• [Written problem]: Show every line where "axes" occurs.
--- begin Dataset records ---
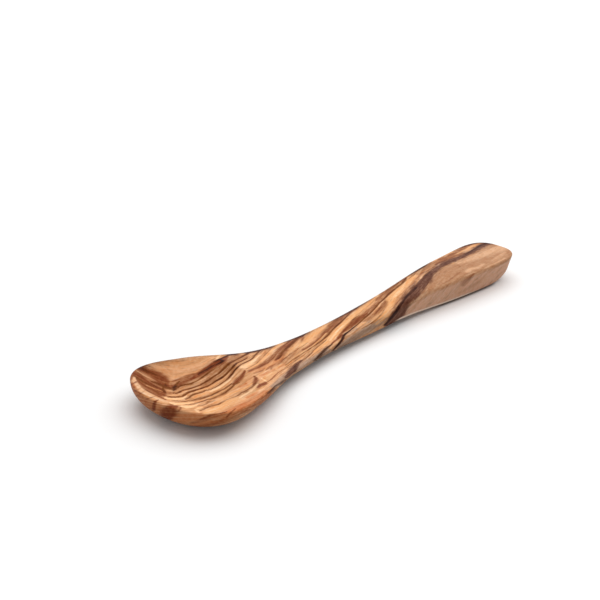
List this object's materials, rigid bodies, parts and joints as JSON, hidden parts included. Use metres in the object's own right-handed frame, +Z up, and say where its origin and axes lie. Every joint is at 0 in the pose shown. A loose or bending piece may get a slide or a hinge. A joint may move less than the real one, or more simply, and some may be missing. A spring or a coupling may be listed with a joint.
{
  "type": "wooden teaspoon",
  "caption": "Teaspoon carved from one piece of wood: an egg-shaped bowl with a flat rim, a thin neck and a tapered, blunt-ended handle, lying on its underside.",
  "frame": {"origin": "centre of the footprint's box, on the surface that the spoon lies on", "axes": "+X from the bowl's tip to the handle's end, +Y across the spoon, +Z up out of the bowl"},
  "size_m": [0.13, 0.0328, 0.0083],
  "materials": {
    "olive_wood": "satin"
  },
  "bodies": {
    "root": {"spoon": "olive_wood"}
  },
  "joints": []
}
--- end Dataset records ---
--- begin Dataset records ---
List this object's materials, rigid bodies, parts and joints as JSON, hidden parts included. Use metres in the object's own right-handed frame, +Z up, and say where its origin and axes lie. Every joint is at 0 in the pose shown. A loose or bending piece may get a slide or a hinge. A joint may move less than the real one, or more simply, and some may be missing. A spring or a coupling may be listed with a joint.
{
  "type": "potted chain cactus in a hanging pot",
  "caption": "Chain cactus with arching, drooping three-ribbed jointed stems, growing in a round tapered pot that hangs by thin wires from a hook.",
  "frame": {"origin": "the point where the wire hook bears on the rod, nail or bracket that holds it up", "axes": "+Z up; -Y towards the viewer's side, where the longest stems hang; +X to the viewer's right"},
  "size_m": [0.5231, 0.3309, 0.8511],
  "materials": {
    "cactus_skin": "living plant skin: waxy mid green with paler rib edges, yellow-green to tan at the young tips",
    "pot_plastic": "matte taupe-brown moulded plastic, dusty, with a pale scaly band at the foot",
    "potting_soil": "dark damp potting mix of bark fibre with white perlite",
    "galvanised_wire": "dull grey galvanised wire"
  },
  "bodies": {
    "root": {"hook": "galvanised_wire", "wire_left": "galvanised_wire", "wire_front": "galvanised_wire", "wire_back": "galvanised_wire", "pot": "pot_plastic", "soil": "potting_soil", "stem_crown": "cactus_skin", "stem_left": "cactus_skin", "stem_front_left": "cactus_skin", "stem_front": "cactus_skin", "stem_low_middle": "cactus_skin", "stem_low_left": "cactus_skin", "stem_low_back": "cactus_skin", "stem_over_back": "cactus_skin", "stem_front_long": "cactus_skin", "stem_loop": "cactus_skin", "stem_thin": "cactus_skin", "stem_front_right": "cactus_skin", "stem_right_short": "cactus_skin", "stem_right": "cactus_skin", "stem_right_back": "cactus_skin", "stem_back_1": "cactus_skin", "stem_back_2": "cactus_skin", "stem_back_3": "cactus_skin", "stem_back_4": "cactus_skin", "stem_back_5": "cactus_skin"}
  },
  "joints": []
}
--- end Dataset records ---
--- begin Dataset records ---
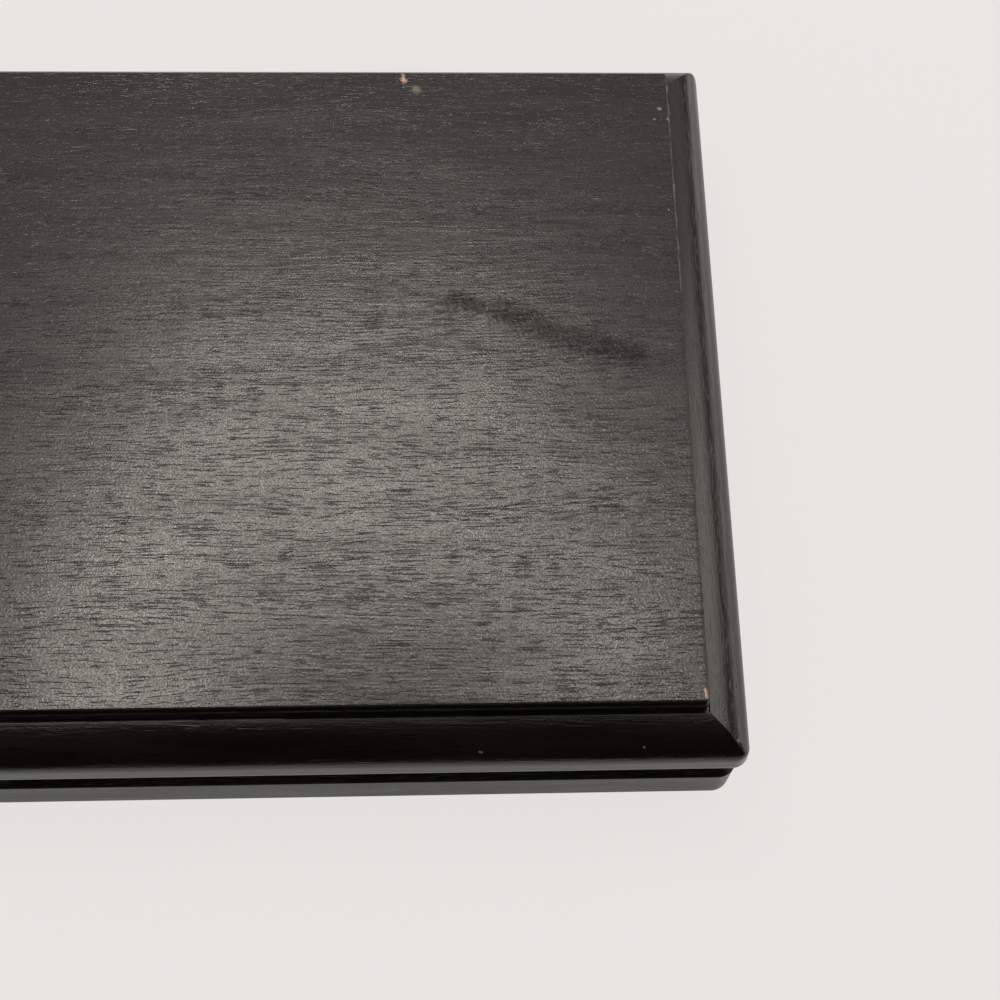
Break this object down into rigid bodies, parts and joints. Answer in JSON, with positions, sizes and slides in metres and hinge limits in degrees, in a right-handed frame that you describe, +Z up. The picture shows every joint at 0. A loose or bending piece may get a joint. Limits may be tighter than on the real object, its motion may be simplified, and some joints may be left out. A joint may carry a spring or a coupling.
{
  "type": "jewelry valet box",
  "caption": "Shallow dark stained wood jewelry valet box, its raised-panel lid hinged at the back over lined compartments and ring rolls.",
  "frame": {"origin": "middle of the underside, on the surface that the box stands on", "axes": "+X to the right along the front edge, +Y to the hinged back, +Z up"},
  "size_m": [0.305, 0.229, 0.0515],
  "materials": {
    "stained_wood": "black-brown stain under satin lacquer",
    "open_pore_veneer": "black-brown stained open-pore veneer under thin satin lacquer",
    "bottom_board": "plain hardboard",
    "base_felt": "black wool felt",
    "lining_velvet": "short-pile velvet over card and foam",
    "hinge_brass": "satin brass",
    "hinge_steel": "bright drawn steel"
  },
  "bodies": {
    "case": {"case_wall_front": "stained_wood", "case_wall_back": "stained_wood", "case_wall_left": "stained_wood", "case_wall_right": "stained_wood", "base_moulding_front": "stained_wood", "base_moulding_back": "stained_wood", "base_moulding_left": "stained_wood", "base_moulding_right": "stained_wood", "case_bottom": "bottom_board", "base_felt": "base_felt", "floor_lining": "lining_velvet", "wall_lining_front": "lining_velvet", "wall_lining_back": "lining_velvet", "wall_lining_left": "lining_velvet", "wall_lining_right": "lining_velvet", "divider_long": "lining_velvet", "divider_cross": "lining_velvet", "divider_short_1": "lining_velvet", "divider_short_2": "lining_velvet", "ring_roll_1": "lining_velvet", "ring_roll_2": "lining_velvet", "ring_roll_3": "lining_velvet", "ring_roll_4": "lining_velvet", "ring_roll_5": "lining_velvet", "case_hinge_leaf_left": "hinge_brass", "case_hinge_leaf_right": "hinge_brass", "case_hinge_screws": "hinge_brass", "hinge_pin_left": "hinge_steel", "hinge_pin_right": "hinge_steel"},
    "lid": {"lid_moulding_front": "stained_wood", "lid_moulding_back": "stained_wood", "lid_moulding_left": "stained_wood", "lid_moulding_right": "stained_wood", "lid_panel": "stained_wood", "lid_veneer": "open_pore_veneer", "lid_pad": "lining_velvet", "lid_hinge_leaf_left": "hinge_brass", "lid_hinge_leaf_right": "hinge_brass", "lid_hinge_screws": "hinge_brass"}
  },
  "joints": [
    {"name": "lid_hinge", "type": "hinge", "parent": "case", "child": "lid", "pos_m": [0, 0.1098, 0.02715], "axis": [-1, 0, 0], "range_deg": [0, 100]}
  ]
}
--- end Dataset records ---
• [Answer to the exercise]:
List this object's materials, rigid bodies, parts and joints as JSON, hidden parts included. Use metres in the object's own right-handed frame, +Z up, and say where its origin and axes lie. Every joint is at 0 in the pose shown. A loose or bending piece may get a slide or a hinge. A joint may move less than the real one, or more simply, and some may be missing. A spring or a coupling may be listed with a joint.
  "frame": {"origin": "centre of the footprint's box, on the surface that the spoon lies on", "axes": "+X from the bowl's tip to the handle's end, +Y across the spoon, +Z up out of the bowl"},
List this object's materials, rigid bodies, parts and joints as JSON, hidden parts included. Use metres in the object's own right-handed frame, +Z up, and say where its origin and axes lie. Every joint is at 0 in the pose shown. A loose or bending piece may get a slide or a hinge. A joint may move less than the real one, or more simply, and some may be missing. A spring or a coupling may be listed with a joint.
  "frame": {"origin": "the point where the wire hook bears on the rod, nail or bracket that holds it up", "axes": "+Z up; -Y towards the viewer's side, where the longest stems hang; +X to the viewer's right"},
  "frame": {"origin": "middle of the underside, on the surface that the box stands on", "axes": "+X to the right along the front edge, +Y to the hinged back, +Z up"},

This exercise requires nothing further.